Hyundai vehicles dominate the roads, although European cars are also visible.

4. Tourist-Friendly Signage

Aesthetic signages add to your feed, functional and pleasing
Aesthetic signages add to your feed, functional and pleasing

One of the most impressive aspects of Korean urban planning is its signage.

Road signs and directions are clear, visually appealing and bilingual, written in both Korean and English. Many signs also indicate distances between destinations, making navigation easy for visitors.

Even if you lose your way, a subway station nearby usually has a detailed map to guide you.

5. The Buddhist Calm of Donghwasa Temple

Donghwasa Temple in Daegu, located on the slopes of Mount Palgongsan, known for its Buddhist heritage and meditation traditions.
Donghwasa Temple in Daegu, located on the slopes of Mount Palgongsan, known for its Buddhist heritage and meditation traditions.

Religion in South Korea presents an interesting mix. Nearly half the population identifies as non-religious, while the rest are largely divided between Buddhism and Christianity.

In Daegu we visited Donghwasa Temple, belonging to the Jogye Order of Korean Buddhism. Located on the slopes of Mount Palgongsan, the temple’s name translates to “Temple of Paulownia Blossoms.”

At Donghwasa Temple in Daegu, the ancient spirit of peace, and calmness remains alive with tea ceremonies and retreats
At Donghwasa Temple in Daegu, the ancient spirit of peace, and calmness remains alive with tea ceremonies and retreats

The site offers a peaceful retreat from urban life, with a natural spring flowing nearby and forested mountains surrounding the complex.

The first temple was built by monk Geuk-Dal in the 15th year of the Silla King SoJi’s reign (493) and named Yugasa (Yuga-Temple). Donghwasa was applied after its reconstruction under King HeungDeok during the Unified Silla period in 832.

A monk named Hye Min guided us through the temple and offered a simple yet profound reflection: nothing in life is permanent, so we must learn to live in peace and harmony.

He referred to one of the temple’s statues as the Buddha of Unification, a symbolic reminder of Korea’s divided past.

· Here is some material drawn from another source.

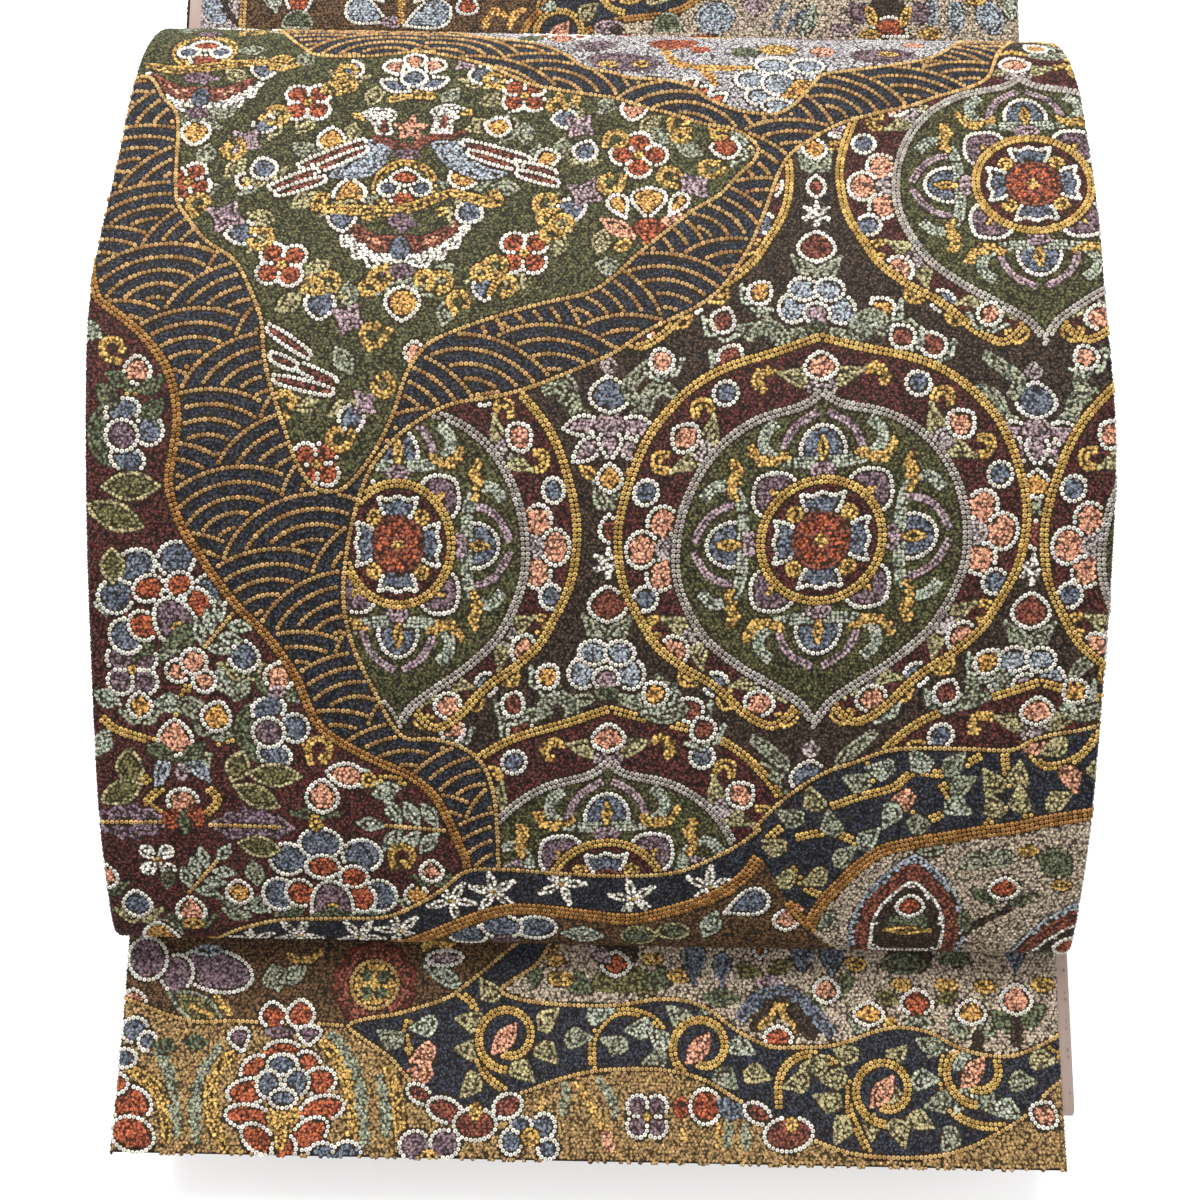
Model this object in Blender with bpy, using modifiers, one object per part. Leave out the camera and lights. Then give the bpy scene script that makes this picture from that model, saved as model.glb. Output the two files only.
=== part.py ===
"""A fukuro obi sash folded into its drum bow, lying on its back with the rest of its length folded below.

The band is a flat tube: an embroidered front cloth and a plain lining, sewn together along both edges.
Seen from the side, one line runs between the two cloths through every fold. Each stretch of the band
between two folds is a front cloth and a lining of its own, raised on the two sides of that line.

+Z is up, +X runs across the band and -Y points at the end flap. The origin is on the floor, below the
middle of the box that holds the whole part.
"""

import math

import bmesh
import bpy
import numpy as np

MM = 0.001

# The band.
BAND_WIDTH = 310 * MM
FRONT_THICKNESS = 1.9 * MM
LINING_THICKNESS = 1.0 * MM
SEAM_GAP = 0.3 * MM
FOLD_ROOM = 0.2 * MM
FOLD_LEAD = 1 * MM

# The folded length below the bow.
STACK_LAYERS = 6
STACK_PITCH = 3.5 * MM
STACK_GROOVE = 1.1 * MM
STACK_CORNER_RADIUS = 3 * MM
STACK_CORNER_STEPS = 4
STACK_SKEW = 6 * MM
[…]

Our visit also included a traditional tea ceremony, where we learned the etiquette of greeting, preparing and serving tea. The ritual emphasises mindfulness, concentration and calm. Unfortunately, the wooden coaster memento no longer survives.

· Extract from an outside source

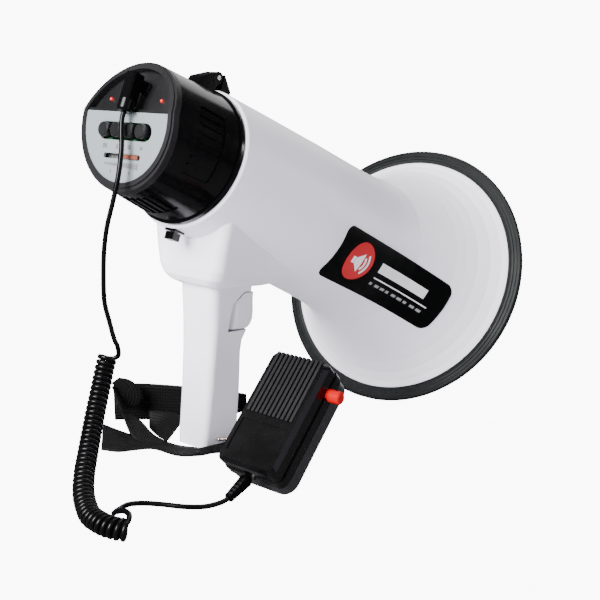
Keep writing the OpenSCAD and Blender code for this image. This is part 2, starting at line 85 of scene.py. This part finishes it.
def area_light(name, at, look, size, watts, colour=(1, 1, 1)):
    data = bpy.data.lights.new(name, "AREA")
    data.shape, data.size, data.size_y = "RECTANGLE", size[0], size[1]
    data.energy, data.color = watts, colour
    lamp = bpy.data.objects.new(name, data)
    lamp.location = at
    lamp.rotation_mode = "QUATERNION"
    lamp.rotation_quaternion = (Vector(look) - Vector(at)).to_track_quat("-Z", "Y")
    bpy.context.scene.collection.objects.link(lamp)
    return lamp


SEEN_WHITE = 10.0


def make_stage():
    """A pale floor and sky that the lens sees as one even white, and that a gloss sees as much dimmer."""
    bpy.ops.mesh.primitive_plane_add(size=8, location=(0, 0, 0))
    floor = bpy.context.object
    floor.name = "floor"
    mat = bpy.data.materials.new("floor_white")
    mat.use_nodes = True
    nodes, links = mat.node_tree.nodes, mat.node_tree.links
    nodes.clear()
    out = nodes.new("ShaderNodeOutputMaterial")
    path = nodes.new("ShaderNodeLightPath")
    pale = nodes.new("ShaderNodeBsdfDiffuse")
    pale.inputs["Color"].default_value = (0.80, 0.80, 0.83, 1)
    dim = nodes.new("ShaderNodeBsdfDiffuse")
    dim.inputs["Color"].default_value = (0.09, 0.09, 0.095, 1)
    glow = nodes.new("ShaderNodeEmission")
    glow.inputs["Strength"].default_value = SEEN_WHITE
    first = nodes.new("ShaderNodeMixShader")
    links.new(path.outputs["Is Glossy Ray"], first.inputs[0])
    links.new(pale.outputs[0], first.inputs[1])
    links.new(dim.outputs[0], first.inputs[2])
    last = nodes.new("ShaderNodeMixShader")
    links.new(path.outputs["Is Camera Ray"], last.inputs[0])
    links.new(first.outputs[0], last.inputs[1])
    links.new(glow.outputs[0], last.inputs[2])
    links.new(last.outputs[0], out.inputs["Surface"])
    floor.data.materials.append(mat)
    world = bpy.data.worlds.new("studio")
    bpy.context.scene.world = world
    world.use_nodes = True
    nodes, links = world.node_tree.nodes, world.node_tree.links
    nodes.clear()
    out = nodes.new("ShaderNodeOutputWorld")
    base = nodes.new("ShaderNodeBackground")
    base.inputs["Color"].default_value = (0.93, 0.93, 1, 1)
    base.inputs["Strength"].default_value = 0.07
    seen = nodes.new("ShaderNodeBackground")
    seen.inputs["Color"].default_value = (1, 1, 1, 1)
    seen.inputs["Strength"].default_value = SEEN_WHITE
    path = nodes.new("ShaderNodeLightPath")
    mix = nodes.new("ShaderNodeMixShader")
    links.new(path.outputs["Is Camera Ray"], mix.inputs[0])
    links.new(base.outputs[0], mix.inputs[1])
    links.new(seen.outputs[0], mix.inputs[2])
    links.new(mix.outputs[0], out.inputs["Surface"])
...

6. Busan: City of Sea and Cinema

A hub for filmmakers, the port city of Busan thrives years after the Korean War
A hub for filmmakers, the port city of Busan thrives years after the Korean War

Busan, Korea’s major port city, carries both historical and cultural significance. During the Korean War, many people sought refuge here.

Today, Busan is known for hosting international events such as the 2002 Asian Games, APEC 2005, and matches during the 2002 FIFA World Cup.

Staying at the Haeundae Grand Hotel gave us easy access to the famous Haeundae Beach. Walking along the shore at night, we watched ships blinking softly in the distance.

Our visit also included the Nurimaru APEC House, the BEXCO convention centre and the spectacular Busan Cinema Centre, which even features an outdoor theatre for film screenings.

That evening ended with a cruise, where we watched the illuminated bridges and skyline while dining on local delicacies.

7. Gamcheon Culture Village

Colourful hillside houses in Gamcheon Culture Village, Busan, often called the Santorini of South Korea.
Colourful hillside houses in Gamcheon Culture Village, Busan, often called the Santorini of South Korea.

Often called the “Santorini of Korea” or the “Machu Picchu of Busan,” Gamcheon Culture Village is one of the country’s most visually striking neighbourhoods.

Originally established as a refuge for people displaced during the Korean War, the village consisted of tightly packed hillside houses.

In 1958, around 4,000 followers of the Taegeukdo religion settled here. Their philosophy, inspired by the yin-yang symbol on the Korean flag, emphasised harmony and balance.

The houses were built in tiers so that no home blocked the view of the one behind it — a symbolic reflection of the belief that everyone should prosper together.

In recent years, artists and residents transformed the once modest neighbourhood into a vibrant cultural hub. Colourful murals, narrow alleyways and small craft shops now draw visitors from around the world.

Exploring Gamcheon Village on foot is like finding yourself again in another world
Exploring Gamcheon Village on foot is like finding yourself again in another world

There is a museum and you can take guided tours, or buy a map for Won 2,000 and see it all by yourself. Exploring Gamcheon on foot reveals its layered history and creative spirit.

A Country Between Memory and Modernity

Travelling through South Korea revealed a nation that moves confidently between past and future.

Ancient palaces stand beside bullet trains. Quiet tea ceremonies coexist with some of the fastest internet speeds in the world.

Perhaps this balance explains the quiet confidence visible across Seoul, Daegu and Busan. A country that rebuilt itself after war now looks outward with discipline, creativity and unmistakable national pride.

Planning a Visit to South Korea

• Best season: Spring for cherry blossoms
• Must visit: Seoul, Busan, Jeju
• Try: Ginseng tea, kimchi

As a journalist, I have also covered South Korea for Deccan Chronicle and The Patriot, writing about the country’s culture, diplomacy and transformation.